(Extracted data entries)
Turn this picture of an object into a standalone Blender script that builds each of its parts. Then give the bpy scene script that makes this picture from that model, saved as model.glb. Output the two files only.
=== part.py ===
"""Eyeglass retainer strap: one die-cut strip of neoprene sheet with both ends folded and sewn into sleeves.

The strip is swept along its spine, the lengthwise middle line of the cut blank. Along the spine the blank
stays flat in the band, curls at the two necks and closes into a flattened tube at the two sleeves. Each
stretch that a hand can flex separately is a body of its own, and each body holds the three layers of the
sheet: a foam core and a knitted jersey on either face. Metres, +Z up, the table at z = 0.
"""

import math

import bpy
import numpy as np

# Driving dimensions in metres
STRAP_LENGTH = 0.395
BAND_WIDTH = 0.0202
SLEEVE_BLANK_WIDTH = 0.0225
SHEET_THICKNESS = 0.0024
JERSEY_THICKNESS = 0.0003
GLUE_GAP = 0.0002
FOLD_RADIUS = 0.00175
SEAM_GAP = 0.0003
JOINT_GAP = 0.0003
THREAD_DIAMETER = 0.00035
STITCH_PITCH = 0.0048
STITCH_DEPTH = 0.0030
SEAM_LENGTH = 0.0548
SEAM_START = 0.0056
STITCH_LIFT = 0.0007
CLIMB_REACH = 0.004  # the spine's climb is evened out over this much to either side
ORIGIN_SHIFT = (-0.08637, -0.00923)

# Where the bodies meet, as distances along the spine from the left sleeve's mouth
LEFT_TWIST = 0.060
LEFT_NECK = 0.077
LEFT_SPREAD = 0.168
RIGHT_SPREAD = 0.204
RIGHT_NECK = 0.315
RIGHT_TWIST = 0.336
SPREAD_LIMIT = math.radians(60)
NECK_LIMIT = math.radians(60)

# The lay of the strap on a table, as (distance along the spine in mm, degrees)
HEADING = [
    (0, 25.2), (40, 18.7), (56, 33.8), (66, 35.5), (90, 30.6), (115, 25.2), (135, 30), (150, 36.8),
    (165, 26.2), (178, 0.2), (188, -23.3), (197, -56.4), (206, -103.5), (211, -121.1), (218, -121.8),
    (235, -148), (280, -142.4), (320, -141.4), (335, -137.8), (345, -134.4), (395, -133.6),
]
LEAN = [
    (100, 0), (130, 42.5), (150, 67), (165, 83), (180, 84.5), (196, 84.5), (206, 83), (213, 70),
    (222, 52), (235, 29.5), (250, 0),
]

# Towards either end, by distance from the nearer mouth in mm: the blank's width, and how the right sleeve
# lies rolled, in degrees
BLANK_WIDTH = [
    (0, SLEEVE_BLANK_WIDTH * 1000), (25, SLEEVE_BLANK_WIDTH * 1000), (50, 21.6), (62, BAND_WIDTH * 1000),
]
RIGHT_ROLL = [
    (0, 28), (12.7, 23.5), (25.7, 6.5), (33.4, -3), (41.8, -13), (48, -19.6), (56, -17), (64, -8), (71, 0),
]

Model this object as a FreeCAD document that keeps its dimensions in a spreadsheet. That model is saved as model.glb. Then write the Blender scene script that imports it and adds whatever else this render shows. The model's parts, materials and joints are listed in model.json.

**Exercise objective**
Of all the lines in the data above, state how many include "scene". Say only the number.

**Finished answer**
2